A cura di Elena Rolandi

Increased florbetapir binding in the temporal neocortex from age 20 to 60 years.
Gonneaud J, Arenaza-Urquijo EM, Mézenge F, Landeau B, Gaubert M, Bejanin A, de Flores R, Wirth M, Tomadesso C, Poisnel G, Abbas A, Desgranges B, Chételat G.
Neurology. 2017 Dec 12;89(24):2438-2446. doi: 10.1212/WNL.0000000000004733. Epub 2017 Nov 17.

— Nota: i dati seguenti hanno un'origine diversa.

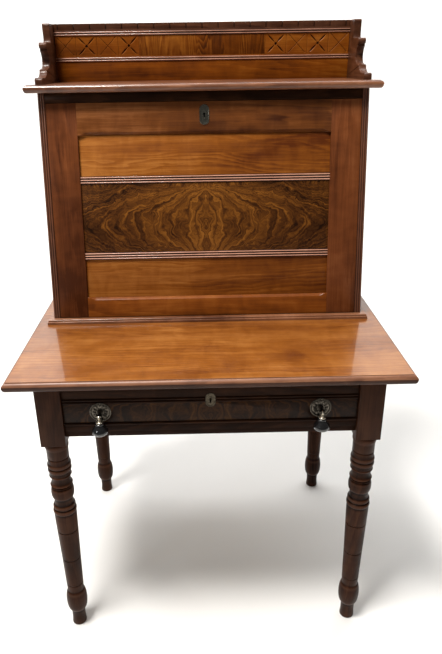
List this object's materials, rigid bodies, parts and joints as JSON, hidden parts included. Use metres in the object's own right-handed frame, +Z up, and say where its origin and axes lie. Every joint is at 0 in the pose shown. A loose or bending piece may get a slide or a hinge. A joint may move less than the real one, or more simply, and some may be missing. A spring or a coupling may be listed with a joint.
{
  "type": "fall-front secretary desk",
  "caption": "Walnut fall-front secretary: drawer table on turned legs with a leaning cabinet whose front folds down for writing.",
  "frame": {"origin": "on the floor under the middle of the table top", "axes": "+Z up, +Y to the back, so the desk faces -Y, +X to its right as seen from the front"},
  "size_m": [0.864, 0.634, 1.4315],
  "materials": {
    "walnut": "varnished walnut, satin",
    "dark_walnut": "varnished walnut, darkened with age, satin",
    "top_walnut": "varnished walnut, worn and glossy",
    "secondary_wood": "plain unvarnished secondary wood",
    "burl_veneer": "book-matched walnut burl veneer, varnished",
    "ebonised_wood": "ebonised and polished",
    "aged_brass": "aged brass",
    "steel": "dull iron screws"
  },
  "bodies": {
    "carcase": {"leg_front_left": "dark_walnut", "leg_front_right": "dark_walnut", "leg_back_left": "dark_walnut", "leg_back_right": "dark_walnut", "apron_left": "dark_walnut", "apron_right": "dark_walnut", "apron_back": "dark_walnut", "front_top_rail": "dark_walnut", "drawer_rail": "dark_walnut", "drawer_runners": "secondary_wood", "drawer_kickers": "secondary_wood", "table_top": "top_walnut", "table_screws": "steel", "case_side_left": "walnut", "case_side_right": "walnut", "case_floor": "walnut", "case_back": "secondary_wood", "case_top_rail": "dark_walnut", "base_mould": "top_walnut", "cornice": "walnut", "gallery_back": "walnut", "gallery_burl": "burl_veneer", "gallery_brackets": "walnut", "pivot_sockets": "aged_brass", "stay_studs": "aged_brass", "fitment_ends": "walnut", "fitment_shelves": "walnut", "fitment_dividers": "walnut"},
    "drawer": {"drawer_front": "dark_walnut", "drawer_burl": "burl_veneer", "drawer_beading": "dark_walnut", "drawer_sides": "secondary_wood", "drawer_back": "secondary_wood", "drawer_bottom": "secondary_wood", "drawer_lock": "aged_brass", "drawer_escutcheon": "aged_brass", "pull_plates": "aged_brass"},
    "pull_left": {"pull_shank_left": "aged_brass", "pull_drop_left": "ebonised_wood"},
    "pull_right": {"pull_shank_right": "aged_brass", "pull_drop_right": "ebonised_wood"},
    "fall": {"fall_stile_left": "walnut", "fall_stile_right": "walnut", "fall_top_rail": "walnut", "fall_bottom_rail": "walnut", "fall_panel": "walnut", "fall_burl": "burl_veneer", "fall_reeds": "walnut", "fall_lock": "aged_brass", "fall_escutcheon": "aged_brass", "fall_pivots": "aged_brass", "stay_ears": "aged_brass"},
    "stay_left": {"stay_bar_left": "aged_brass"},
    "stay_right": {"stay_bar_right": "aged_brass"},
    "small_drawer_left": {"small_drawer_left_front": "walnut", "small_drawer_left_box": "secondary_wood", "small_drawer_left_knob": "aged_brass"},
    "small_drawer_right": {"small_drawer_right_front": "walnut", "small_drawer_right_box": "secondary_wood", "small_drawer_right_knob": "aged_brass"}
  },
  "joints": [
    {"name": "drawer_slide", "type": "slide", "parent": "carcase", "child": "drawer", "axis": [0, -1, 0], "range_m": [0, 0.35]},
    {"name": "pull_left_swing", "type": "hinge", "parent": "drawer", "child": "pull_left", "pos_m": [-0.24, -0.2995, 0.64515], "axis": [1, 0, 0], "range_deg": [-80, 5]},
    {"name": "pull_right_swing", "type": "hinge", "parent": "drawer", "child": "pull_right", "pos_m": [0.24, -0.2995, 0.64515], "axis": [1, 0, 0], "range_deg": [-80, 5]},
    {"name": "fall_hinge", "type": "hinge", "parent": "carcase", "child": "fall", "pos_m": [0, 0.01415, 0.76268], "axis": [1, 0, 0], "range_deg": [0, 100]},
    {"name": "stay_left_fold", "type": "hinge", "parent": "fall", "child": "stay_left", "pos_m": [-0.365, 0.05336, 0.88137], "axis": [1, 0, 0], "range_deg": [-50, 0]},
    {"name": "stay_right_fold", "type": "hinge", "parent": "fall", "child": "stay_right", "pos_m": [0.365, 0.05336, 0.88137], "axis": [1, 0, 0], "range_deg": [-50, 0]},
    {"name": "small_drawer_left_slide", "type": "slide", "parent": "carcase", "child": "small_drawer_left", "axis": [0, -1, 0], "range_m": [0, 0.09]},
    {"name": "small_drawer_right_slide", "type": "slide", "parent": "carcase", "child": "small_drawer_right", "axis": [0, -1, 0], "range_m": [0, 0.09]}
  ],
  "couplings": [
    {"joint": "stay_left_fold", "follows": "fall_hinge", "ratio": -0.5},
    {"joint": "stay_right_fold", "follows": "fall_hinge", "ratio": -0.5}
  ]
}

L’accumulo di amiloide nel cervello è uno dei segni neuropatologici distintivi della malattia di Alzheimer. Finora l’amilodosi cerebrale è stata studiata in vivo tramite PET in persone sopra i 50 anni, mostrando che circa il 20-30% degli anziani cognitivamente sani risultano positivi all’esame. Scopo del presente studio è stato quindi quello di studiare il processo di amiloidosi cerebrale nella prima età adulta e nella mezza età tramite PET con florbetapir.
Sono state quindi analizzate le immagini di 76 partecipanti cognitivamente sani con età compresa tra i 20 e i 60 anni, 57 anziani cognitivamente sani e 70 pazienti (40 con deficit cognitivo lieve, 30 con probabile malattia di Alzheimer).
L’uptake corticale del tracciante aumentava lentamente e in modo lineare dai 20 ai 60 anni, controllando per scolarità, sesso e presenza della variante e4 del gene APOE. A livello regionale, tramite un metodo di analisi voxel-wise, si osservava un aumento significativo di amiloidosi collegato all’età nella corteccia temporale media esteso fino al giro angolare. Nei pazienti, rispetto ai controlli anziani, l’accumulo era presente soprattutto nelle regioni frontali mediali e laterali e nel precuneo, con una scarsa sovrapposizione con le regioni riscontrate nel gruppo dei più giovani.
Sulla base dei risultati e degli studi precedenti, gli autori ipotizzano l’esistenza di due processi distinti: 1) una fase precoce fisiologica, caratterizzata da un lento accumulo di amiloide cerebrale, prevalentemente ristretto alle regioni temporali e non necessariamente indicativa di un aumentato rischio di malattia di Alzheimer; 2) una fase potenzialmente patologica, che inizia verso i 50-60 anni in alcuni individui, caratterizzata da un più rapido e diffuso accumulo e possibilmente associata alla malattia di Alzheimer e ai deficit cognitivi.

Tuttavia sono necessari ulteriori studi che indaghino queste ipotesi tramite osservazioni longitudinali.